Comparison of simulated and experimental GEM gain factors

One of our summer students worked on the longstanding question why the measured and calculated gain in GEM detectors differ by a factor of 2. Simulations generally assume symmetric GEM holes, but J. Merlin had already found that there is a difference in gain of a factor 3.6 between the two orientations of triple single-mask GEMs. This factor corresponds to a factor of 1.55 only for a single GEM.
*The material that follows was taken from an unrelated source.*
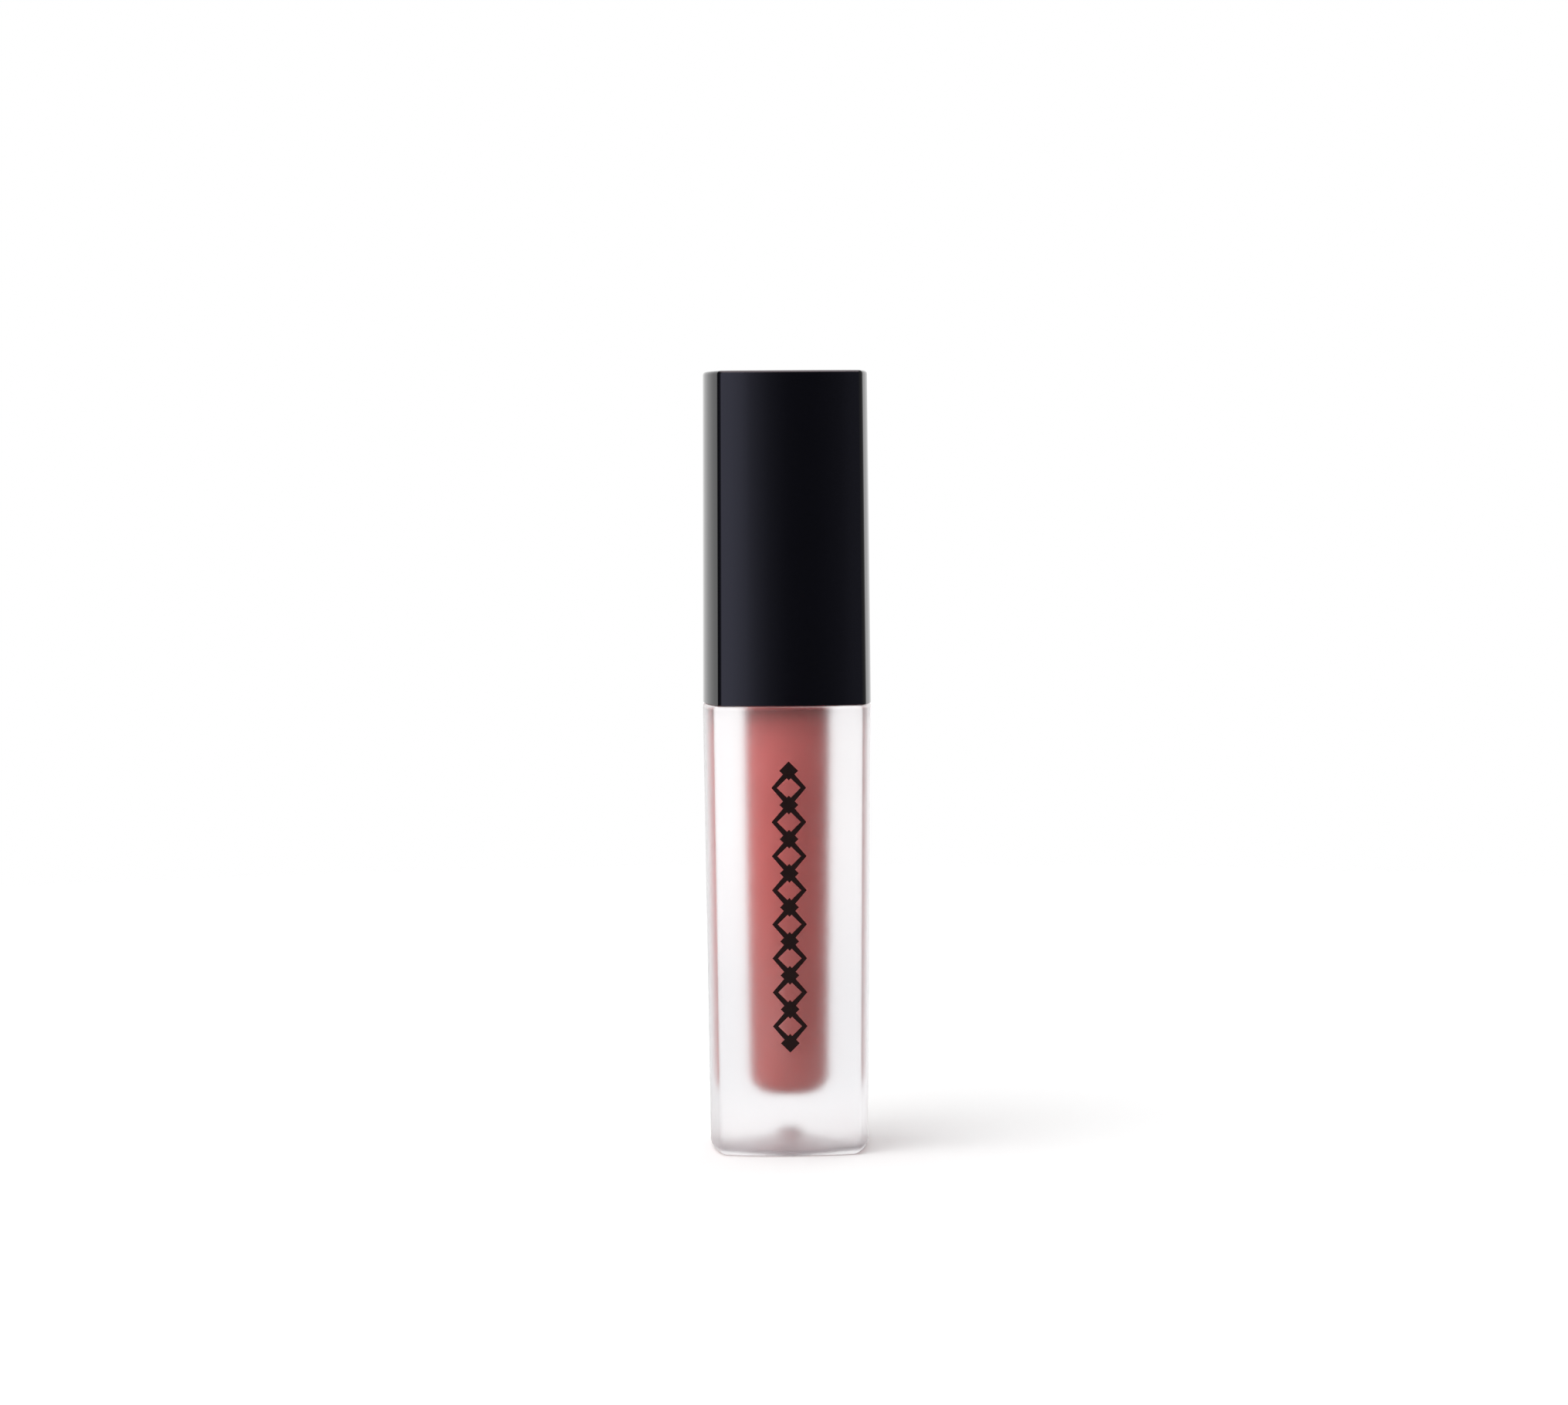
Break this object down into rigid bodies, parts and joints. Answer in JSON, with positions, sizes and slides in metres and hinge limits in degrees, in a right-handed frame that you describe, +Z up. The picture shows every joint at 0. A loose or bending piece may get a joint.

The effect of surface charge on the gain was measured and found too small to explain the discrepancy. Also the surface currents and resulting potential distortions have little effect. Likewise, the Penning effect, although significant is not the cause. A known flaw of the Garfield++ microscopic tracking algorithm for electrons, the assumption that the trajectory of electrons between collisions is straight even in non-uniform fields, was corrected. But this again did not explain the discrepancy. Secondary electron emission is not responsible for the extra electrons either because avalanche electrons do not reach sufficient energies. And finally, a systematic scan of hole asymmetries showed that only improbable deformations lead to sufficient changes in the gain.

There is therefore no single cause, but the various effects combined may well be the explanation.

Left: Comparison of effective gas gain measurement and simulation as function of GEM voltage. Right: Simulated effect of asymmetry of center cones of GEM holes on gas gain.